* TASK TO COMPLETE
Repeat exactly and only the lines from the line containing "mesh.set_sharp_from_angle(angle=SHARP_EDGE_ANGLE)" through the line containing "in imported if", both included.

* SOURCE MATERIAL
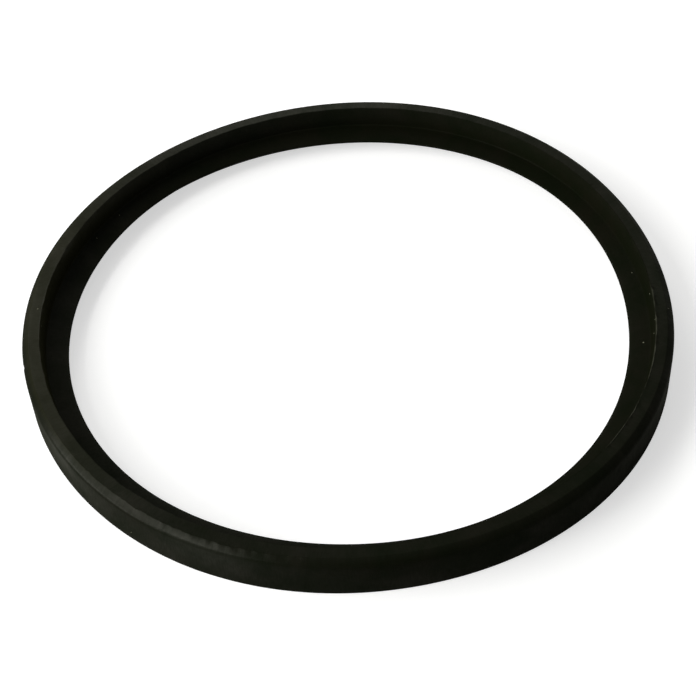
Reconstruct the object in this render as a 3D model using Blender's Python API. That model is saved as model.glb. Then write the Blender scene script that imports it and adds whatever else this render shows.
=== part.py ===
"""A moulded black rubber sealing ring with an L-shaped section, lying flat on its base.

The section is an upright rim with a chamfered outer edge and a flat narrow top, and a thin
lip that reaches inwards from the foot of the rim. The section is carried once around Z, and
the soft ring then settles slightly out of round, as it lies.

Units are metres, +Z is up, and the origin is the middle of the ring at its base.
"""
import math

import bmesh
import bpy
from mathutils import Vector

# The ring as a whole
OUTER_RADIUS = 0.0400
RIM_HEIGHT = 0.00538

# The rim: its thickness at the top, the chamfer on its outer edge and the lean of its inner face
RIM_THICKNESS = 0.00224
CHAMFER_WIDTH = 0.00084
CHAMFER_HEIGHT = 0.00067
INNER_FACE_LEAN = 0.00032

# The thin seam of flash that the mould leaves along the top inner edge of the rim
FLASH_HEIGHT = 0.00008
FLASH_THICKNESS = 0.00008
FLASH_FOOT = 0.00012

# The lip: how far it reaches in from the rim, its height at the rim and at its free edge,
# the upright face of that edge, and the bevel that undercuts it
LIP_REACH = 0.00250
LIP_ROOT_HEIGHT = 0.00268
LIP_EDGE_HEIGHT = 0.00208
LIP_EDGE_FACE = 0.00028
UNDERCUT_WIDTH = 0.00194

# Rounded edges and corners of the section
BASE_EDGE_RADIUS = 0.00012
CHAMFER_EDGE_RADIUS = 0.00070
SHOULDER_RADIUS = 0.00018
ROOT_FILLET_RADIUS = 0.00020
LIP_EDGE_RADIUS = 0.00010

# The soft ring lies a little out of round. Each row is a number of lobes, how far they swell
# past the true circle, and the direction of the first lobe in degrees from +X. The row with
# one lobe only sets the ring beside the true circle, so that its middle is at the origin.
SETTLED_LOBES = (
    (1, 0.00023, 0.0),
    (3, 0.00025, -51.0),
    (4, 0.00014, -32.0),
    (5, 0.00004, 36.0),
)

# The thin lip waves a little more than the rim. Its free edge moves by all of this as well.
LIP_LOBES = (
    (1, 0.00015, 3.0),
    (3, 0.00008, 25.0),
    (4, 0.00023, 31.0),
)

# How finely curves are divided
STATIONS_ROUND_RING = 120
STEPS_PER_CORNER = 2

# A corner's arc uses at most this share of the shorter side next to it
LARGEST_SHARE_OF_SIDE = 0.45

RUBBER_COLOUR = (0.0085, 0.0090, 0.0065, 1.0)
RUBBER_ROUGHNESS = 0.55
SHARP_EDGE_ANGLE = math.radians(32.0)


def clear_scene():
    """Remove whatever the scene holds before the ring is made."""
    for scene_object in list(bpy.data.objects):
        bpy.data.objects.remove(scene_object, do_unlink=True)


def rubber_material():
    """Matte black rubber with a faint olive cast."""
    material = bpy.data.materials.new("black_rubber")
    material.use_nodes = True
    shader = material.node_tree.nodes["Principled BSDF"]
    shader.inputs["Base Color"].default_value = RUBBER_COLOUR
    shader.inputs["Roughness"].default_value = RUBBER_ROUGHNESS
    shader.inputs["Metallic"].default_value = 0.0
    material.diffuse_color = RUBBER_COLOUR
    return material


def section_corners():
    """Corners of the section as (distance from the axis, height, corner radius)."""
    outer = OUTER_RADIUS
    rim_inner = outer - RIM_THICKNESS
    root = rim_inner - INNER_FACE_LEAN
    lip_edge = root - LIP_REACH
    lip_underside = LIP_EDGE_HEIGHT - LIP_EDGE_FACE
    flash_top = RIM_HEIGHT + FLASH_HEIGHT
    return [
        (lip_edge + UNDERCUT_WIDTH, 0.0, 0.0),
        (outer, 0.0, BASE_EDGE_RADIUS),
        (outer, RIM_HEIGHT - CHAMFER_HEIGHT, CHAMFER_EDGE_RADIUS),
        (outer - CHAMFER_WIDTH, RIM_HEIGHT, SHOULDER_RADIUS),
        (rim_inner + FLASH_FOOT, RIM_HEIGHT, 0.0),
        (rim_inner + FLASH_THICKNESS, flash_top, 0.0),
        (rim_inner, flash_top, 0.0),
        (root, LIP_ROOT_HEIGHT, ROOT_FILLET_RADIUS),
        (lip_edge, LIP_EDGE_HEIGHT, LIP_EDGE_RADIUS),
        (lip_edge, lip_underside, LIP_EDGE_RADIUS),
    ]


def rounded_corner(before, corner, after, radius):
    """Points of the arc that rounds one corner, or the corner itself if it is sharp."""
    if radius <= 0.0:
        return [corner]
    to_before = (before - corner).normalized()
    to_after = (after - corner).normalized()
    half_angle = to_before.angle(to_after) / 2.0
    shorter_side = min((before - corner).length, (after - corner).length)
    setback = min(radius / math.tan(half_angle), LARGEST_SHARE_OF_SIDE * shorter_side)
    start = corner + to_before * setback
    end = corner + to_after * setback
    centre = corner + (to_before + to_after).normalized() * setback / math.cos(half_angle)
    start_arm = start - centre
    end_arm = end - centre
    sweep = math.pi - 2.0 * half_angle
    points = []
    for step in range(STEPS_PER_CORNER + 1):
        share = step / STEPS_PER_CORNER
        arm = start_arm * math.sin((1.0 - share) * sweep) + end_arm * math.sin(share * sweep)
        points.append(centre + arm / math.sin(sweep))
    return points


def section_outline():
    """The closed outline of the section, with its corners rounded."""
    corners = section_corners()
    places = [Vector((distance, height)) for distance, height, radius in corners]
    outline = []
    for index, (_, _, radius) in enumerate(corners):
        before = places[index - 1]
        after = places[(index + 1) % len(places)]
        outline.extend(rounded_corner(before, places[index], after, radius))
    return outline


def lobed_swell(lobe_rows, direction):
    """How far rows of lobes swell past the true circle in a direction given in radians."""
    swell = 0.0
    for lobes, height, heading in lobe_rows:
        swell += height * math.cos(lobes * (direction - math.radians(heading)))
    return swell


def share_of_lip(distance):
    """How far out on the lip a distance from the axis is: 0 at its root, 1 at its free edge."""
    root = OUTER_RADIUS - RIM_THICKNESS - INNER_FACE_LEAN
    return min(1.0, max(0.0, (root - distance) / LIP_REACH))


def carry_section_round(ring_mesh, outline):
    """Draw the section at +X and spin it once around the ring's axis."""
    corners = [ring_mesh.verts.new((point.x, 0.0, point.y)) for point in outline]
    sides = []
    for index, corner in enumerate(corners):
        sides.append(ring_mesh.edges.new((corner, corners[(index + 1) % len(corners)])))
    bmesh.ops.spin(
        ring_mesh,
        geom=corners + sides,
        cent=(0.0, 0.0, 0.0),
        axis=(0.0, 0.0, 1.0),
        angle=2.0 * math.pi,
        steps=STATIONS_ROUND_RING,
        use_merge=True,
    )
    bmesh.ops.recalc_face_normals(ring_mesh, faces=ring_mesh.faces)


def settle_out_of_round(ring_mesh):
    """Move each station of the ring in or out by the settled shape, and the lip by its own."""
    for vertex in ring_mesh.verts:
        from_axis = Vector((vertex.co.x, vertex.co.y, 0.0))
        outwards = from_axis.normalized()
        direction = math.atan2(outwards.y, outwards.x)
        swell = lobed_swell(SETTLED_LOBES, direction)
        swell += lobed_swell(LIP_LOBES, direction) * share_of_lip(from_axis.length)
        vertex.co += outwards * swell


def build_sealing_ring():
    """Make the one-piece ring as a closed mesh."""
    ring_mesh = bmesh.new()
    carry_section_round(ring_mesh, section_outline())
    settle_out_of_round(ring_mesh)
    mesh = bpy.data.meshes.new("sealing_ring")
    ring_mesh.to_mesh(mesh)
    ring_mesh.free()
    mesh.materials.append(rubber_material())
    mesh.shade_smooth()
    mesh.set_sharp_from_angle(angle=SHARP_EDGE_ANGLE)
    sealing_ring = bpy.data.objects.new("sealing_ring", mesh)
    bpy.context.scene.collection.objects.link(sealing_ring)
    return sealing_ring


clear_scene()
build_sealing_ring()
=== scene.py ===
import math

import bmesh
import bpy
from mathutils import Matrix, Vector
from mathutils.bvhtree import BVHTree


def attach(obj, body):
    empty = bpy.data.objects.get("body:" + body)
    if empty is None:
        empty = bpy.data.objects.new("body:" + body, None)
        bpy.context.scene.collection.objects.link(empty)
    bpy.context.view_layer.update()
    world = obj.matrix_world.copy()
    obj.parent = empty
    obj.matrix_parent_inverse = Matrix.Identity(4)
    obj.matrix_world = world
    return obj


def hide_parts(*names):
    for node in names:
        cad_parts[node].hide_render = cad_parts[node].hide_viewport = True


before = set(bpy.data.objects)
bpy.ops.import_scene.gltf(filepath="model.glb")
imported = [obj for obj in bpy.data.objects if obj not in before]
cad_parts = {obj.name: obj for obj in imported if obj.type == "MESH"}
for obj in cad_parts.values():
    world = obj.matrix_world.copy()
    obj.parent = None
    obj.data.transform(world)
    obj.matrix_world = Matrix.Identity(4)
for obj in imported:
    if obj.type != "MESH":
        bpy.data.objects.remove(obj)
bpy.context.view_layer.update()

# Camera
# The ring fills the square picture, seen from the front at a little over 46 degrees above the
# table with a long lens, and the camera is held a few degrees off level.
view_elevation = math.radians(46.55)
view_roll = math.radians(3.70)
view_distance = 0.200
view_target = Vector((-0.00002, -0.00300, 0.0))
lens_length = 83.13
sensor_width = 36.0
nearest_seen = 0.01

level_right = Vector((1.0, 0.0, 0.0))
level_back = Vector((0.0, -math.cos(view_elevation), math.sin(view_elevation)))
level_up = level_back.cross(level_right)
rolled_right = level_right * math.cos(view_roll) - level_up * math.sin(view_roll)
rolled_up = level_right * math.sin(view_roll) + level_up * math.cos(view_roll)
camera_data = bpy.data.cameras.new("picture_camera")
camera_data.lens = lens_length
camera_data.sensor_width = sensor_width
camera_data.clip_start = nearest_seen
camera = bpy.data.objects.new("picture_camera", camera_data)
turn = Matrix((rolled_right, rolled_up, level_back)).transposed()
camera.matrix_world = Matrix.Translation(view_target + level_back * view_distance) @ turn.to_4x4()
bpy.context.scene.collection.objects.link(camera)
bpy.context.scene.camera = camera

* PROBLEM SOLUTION
    mesh.set_sharp_from_angle(angle=SHARP_EDGE_ANGLE)
    sealing_ring = bpy.data.objects.new("sealing_ring", mesh)
    bpy.context.scene.collection.objects.link(sealing_ring)
    return sealing_ring


clear_scene()
build_sealing_ring()
=== scene.py ===
import math

import bmesh
import bpy
from mathutils import Matrix, Vector
from mathutils.bvhtree import BVHTree


def attach(obj, body):
    empty = bpy.data.objects.get("body:" + body)
    if empty is None:
        empty = bpy.data.objects.new("body:" + body, None)
        bpy.context.scene.collection.objects.link(empty)
    bpy.context.view_layer.update()
    world = obj.matrix_world.copy()
    obj.parent = empty
    obj.matrix_parent_inverse = Matrix.Identity(4)
    obj.matrix_world = world
    return obj


def hide_parts(*names):
    for node in names:
        cad_parts[node].hide_render = cad_parts[node].hide_viewport = True


before = set(bpy.data.objects)
bpy.ops.import_scene.gltf(filepath="model.glb")
imported = [obj for obj in bpy.data.objects if obj not in before]
cad_parts = {obj.name: obj for obj in imported if obj.type == "MESH"}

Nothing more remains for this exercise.